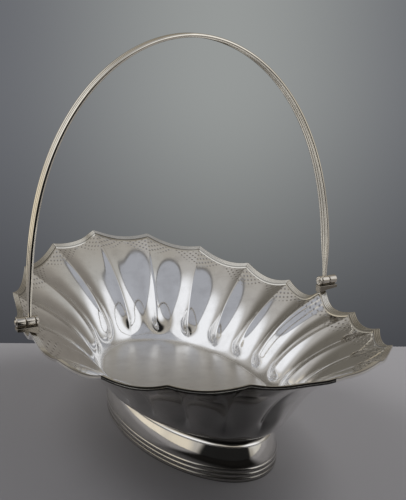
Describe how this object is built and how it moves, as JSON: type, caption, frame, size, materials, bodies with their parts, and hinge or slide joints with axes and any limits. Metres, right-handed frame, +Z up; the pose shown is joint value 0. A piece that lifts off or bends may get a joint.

...

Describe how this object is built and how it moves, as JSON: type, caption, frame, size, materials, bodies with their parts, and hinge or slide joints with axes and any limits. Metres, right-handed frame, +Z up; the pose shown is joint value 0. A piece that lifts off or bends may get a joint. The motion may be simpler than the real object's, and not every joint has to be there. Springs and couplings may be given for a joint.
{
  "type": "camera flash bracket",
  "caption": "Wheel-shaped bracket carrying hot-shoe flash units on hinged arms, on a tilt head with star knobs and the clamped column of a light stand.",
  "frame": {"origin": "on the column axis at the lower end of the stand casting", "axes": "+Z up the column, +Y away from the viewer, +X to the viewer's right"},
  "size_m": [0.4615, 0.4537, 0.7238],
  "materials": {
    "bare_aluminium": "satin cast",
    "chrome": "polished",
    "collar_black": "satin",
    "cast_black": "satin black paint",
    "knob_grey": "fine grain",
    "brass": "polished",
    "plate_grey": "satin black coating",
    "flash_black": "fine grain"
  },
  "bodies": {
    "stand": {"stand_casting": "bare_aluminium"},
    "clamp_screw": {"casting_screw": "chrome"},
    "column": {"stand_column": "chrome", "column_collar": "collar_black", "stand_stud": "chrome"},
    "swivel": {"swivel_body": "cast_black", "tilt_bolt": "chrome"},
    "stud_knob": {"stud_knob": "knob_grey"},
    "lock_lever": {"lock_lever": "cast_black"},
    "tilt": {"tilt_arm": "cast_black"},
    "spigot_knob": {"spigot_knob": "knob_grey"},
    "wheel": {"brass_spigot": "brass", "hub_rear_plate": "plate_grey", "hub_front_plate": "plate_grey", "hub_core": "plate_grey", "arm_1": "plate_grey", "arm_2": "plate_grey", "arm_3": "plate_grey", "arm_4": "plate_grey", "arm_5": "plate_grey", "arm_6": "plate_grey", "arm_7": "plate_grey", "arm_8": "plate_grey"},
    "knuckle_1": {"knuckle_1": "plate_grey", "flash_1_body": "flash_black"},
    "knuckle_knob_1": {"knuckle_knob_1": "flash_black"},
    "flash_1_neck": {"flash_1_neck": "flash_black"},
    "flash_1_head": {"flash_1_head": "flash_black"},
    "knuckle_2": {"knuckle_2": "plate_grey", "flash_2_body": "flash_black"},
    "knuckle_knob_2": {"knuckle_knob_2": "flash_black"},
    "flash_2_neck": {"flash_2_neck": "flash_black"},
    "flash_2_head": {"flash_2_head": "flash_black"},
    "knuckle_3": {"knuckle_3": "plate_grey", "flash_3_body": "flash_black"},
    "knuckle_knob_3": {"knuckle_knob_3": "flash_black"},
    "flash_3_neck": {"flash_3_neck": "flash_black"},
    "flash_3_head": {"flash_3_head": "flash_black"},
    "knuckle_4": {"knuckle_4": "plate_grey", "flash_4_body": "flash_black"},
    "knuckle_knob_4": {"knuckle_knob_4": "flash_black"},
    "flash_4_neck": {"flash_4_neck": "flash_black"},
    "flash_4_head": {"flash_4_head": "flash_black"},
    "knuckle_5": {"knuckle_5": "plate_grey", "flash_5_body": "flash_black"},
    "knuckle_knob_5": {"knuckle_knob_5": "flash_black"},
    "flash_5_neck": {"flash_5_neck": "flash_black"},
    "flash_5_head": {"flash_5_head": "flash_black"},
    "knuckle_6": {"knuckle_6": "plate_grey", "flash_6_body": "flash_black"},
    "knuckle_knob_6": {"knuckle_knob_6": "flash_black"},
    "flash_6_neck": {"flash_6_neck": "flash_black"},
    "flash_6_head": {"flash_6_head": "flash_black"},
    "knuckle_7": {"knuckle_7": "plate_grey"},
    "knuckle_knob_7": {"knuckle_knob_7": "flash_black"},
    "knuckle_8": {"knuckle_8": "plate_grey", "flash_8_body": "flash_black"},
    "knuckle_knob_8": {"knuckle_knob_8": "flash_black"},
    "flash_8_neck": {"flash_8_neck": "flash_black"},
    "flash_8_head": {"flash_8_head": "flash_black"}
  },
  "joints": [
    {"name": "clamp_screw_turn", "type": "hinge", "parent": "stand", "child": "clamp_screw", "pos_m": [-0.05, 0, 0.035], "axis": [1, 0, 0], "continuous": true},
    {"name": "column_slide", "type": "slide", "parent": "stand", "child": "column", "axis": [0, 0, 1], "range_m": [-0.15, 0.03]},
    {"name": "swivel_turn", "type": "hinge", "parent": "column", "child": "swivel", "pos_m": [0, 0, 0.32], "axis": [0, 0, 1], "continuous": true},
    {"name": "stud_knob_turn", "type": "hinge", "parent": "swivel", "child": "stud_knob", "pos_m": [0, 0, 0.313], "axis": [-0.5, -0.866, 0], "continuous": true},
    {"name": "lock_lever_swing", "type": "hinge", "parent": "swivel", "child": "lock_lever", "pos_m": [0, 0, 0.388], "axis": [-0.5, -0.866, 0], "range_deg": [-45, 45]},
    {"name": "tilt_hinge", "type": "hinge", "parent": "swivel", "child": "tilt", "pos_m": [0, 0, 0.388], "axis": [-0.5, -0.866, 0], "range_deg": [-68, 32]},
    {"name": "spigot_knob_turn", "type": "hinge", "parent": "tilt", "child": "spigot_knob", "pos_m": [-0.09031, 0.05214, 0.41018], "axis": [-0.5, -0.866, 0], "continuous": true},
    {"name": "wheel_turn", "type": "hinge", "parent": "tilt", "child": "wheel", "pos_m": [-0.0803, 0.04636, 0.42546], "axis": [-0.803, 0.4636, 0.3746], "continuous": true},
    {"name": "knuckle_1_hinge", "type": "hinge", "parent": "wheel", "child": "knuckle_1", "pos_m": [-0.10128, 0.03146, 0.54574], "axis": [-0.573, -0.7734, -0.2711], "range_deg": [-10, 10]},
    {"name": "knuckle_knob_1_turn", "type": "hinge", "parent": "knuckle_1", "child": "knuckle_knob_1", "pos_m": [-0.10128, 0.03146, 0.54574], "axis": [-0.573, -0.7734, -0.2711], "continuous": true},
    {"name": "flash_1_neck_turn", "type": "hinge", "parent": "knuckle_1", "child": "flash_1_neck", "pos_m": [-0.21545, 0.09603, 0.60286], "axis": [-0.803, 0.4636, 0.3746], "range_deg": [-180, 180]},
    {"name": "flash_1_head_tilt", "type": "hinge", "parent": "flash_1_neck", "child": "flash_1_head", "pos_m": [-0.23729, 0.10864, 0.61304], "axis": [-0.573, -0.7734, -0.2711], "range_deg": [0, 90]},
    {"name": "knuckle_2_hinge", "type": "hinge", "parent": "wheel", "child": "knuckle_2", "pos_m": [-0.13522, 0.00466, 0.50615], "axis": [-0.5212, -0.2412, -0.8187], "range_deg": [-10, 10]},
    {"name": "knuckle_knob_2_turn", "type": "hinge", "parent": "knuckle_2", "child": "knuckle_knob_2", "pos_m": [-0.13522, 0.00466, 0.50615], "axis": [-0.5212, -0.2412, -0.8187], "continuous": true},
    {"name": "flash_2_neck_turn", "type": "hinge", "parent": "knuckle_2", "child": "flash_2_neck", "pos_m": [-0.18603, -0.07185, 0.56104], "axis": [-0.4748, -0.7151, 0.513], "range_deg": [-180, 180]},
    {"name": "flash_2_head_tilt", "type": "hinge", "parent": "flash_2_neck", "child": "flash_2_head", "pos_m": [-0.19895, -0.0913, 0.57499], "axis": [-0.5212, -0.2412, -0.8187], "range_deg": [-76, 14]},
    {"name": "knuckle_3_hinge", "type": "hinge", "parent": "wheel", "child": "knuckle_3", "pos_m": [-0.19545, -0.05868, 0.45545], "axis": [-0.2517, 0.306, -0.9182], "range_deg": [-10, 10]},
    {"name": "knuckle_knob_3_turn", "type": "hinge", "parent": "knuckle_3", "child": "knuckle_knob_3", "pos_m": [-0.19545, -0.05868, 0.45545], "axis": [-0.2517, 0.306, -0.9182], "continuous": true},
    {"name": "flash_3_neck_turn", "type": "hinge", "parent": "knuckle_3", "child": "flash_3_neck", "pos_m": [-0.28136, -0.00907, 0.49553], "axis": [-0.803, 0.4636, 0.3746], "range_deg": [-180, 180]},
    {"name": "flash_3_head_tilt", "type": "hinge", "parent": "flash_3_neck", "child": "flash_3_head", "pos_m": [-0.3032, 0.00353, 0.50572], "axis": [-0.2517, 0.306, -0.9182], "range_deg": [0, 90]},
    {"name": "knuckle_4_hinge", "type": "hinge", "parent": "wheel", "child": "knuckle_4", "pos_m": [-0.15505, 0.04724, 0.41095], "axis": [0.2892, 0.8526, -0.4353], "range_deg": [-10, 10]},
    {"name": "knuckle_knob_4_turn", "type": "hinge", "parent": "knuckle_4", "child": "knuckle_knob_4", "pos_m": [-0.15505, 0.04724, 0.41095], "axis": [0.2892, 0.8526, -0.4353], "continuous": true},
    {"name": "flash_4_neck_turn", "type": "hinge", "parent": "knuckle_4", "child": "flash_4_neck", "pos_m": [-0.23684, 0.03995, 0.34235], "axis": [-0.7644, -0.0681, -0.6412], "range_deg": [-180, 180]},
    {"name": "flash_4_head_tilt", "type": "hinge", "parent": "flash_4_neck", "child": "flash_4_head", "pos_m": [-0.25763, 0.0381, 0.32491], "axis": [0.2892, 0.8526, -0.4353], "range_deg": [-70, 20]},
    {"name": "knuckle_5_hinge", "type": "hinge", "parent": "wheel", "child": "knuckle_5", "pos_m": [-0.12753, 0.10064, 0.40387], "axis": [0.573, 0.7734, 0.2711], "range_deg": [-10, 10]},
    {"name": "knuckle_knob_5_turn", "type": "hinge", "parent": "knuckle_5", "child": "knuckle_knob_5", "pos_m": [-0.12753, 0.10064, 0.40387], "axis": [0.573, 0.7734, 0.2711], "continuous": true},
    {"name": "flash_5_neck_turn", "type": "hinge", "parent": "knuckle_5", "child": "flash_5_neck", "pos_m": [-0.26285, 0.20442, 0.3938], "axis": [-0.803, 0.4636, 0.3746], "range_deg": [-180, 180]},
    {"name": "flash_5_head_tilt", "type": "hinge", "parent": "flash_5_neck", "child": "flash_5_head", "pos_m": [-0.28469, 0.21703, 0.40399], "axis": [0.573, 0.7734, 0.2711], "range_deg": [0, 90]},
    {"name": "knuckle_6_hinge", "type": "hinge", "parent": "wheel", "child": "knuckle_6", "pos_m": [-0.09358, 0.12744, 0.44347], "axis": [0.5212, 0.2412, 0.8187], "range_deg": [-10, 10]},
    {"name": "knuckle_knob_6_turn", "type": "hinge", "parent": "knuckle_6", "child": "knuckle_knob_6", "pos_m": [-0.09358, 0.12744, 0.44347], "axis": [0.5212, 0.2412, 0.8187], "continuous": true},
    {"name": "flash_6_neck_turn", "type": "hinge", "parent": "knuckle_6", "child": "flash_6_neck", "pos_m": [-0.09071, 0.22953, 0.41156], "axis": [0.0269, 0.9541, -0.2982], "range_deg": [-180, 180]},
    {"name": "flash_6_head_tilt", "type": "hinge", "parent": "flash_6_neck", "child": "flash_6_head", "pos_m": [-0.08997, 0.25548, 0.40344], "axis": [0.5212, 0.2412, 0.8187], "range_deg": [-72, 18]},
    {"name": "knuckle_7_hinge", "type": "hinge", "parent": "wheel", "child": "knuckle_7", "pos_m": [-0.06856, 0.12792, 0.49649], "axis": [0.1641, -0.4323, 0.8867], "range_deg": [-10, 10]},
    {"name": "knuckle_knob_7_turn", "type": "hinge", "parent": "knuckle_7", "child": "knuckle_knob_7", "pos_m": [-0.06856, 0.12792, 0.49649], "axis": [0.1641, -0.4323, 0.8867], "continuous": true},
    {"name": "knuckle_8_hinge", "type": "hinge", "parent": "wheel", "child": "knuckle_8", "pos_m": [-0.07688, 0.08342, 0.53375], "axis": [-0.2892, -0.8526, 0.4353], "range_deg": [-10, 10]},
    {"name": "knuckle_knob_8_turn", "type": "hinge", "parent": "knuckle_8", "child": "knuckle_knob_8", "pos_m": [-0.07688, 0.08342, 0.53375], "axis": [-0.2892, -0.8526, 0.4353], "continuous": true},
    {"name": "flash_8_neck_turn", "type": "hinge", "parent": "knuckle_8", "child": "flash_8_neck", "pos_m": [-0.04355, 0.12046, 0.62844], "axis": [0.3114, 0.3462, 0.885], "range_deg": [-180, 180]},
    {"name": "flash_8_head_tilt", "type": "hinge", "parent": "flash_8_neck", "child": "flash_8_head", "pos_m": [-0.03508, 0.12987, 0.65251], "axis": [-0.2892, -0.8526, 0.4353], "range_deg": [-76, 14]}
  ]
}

---

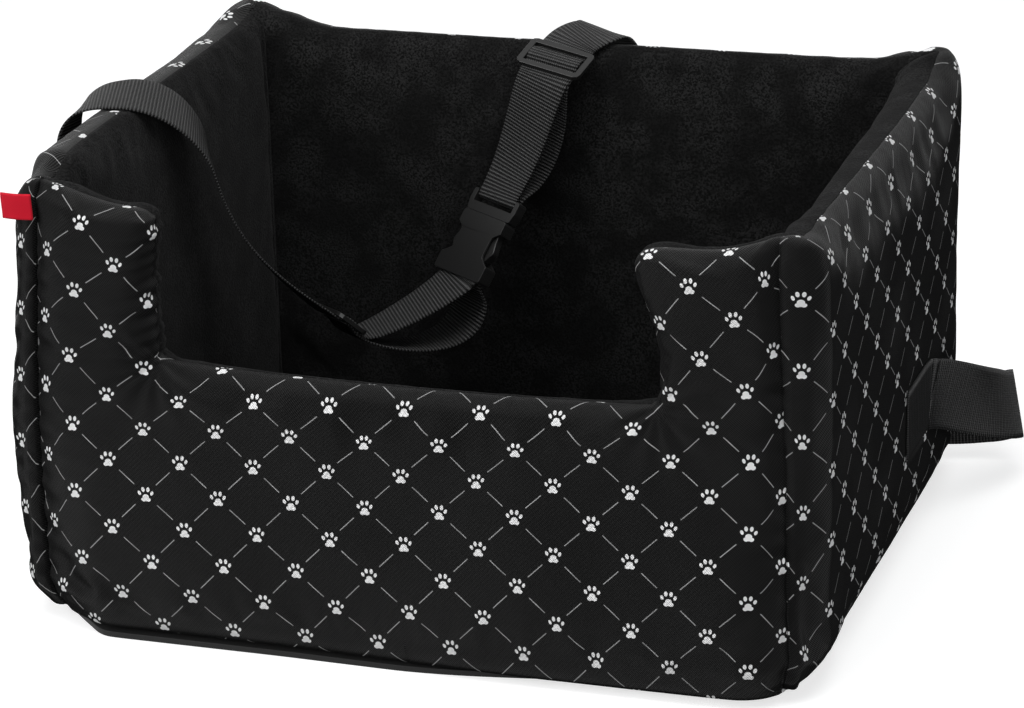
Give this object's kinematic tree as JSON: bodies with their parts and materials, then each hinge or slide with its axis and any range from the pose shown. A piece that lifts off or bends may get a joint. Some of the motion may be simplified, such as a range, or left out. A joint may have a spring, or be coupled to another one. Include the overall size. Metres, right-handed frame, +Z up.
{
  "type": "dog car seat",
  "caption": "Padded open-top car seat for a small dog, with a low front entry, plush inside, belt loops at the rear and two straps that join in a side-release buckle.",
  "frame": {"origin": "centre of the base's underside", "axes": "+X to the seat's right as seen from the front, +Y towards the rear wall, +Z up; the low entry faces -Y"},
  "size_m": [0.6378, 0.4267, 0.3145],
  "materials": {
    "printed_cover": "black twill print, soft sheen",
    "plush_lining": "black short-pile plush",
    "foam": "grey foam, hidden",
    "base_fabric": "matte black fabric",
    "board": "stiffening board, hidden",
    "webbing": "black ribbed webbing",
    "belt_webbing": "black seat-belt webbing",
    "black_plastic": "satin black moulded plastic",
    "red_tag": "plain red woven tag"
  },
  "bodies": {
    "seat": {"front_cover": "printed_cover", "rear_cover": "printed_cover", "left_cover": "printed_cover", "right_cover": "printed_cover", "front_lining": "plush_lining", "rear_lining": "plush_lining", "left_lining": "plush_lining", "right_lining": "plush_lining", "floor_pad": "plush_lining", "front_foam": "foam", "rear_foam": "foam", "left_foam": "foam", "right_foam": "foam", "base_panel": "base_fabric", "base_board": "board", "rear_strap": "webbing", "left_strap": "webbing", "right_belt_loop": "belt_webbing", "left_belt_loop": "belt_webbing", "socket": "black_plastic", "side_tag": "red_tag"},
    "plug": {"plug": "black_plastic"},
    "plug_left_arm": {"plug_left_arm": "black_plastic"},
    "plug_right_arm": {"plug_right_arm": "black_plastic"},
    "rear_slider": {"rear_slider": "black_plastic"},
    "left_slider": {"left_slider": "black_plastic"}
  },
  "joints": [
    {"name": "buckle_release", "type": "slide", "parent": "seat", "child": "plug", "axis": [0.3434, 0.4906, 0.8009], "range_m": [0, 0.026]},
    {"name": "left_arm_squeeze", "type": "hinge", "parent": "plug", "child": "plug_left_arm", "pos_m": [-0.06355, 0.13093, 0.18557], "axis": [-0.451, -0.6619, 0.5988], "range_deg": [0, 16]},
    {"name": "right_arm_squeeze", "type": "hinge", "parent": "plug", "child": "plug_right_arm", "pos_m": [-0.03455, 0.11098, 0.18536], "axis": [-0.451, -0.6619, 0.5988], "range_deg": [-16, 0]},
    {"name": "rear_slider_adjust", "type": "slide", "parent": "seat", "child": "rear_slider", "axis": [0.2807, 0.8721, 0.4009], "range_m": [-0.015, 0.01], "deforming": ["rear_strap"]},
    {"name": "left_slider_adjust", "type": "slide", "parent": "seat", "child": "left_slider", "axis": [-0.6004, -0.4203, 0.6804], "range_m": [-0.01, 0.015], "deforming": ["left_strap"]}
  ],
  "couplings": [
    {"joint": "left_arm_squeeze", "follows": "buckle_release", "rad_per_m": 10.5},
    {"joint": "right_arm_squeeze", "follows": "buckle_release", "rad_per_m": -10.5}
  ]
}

What you are asked to do:
State the number of lines in the records that contain the string "from", and nothing more.

Output below:
3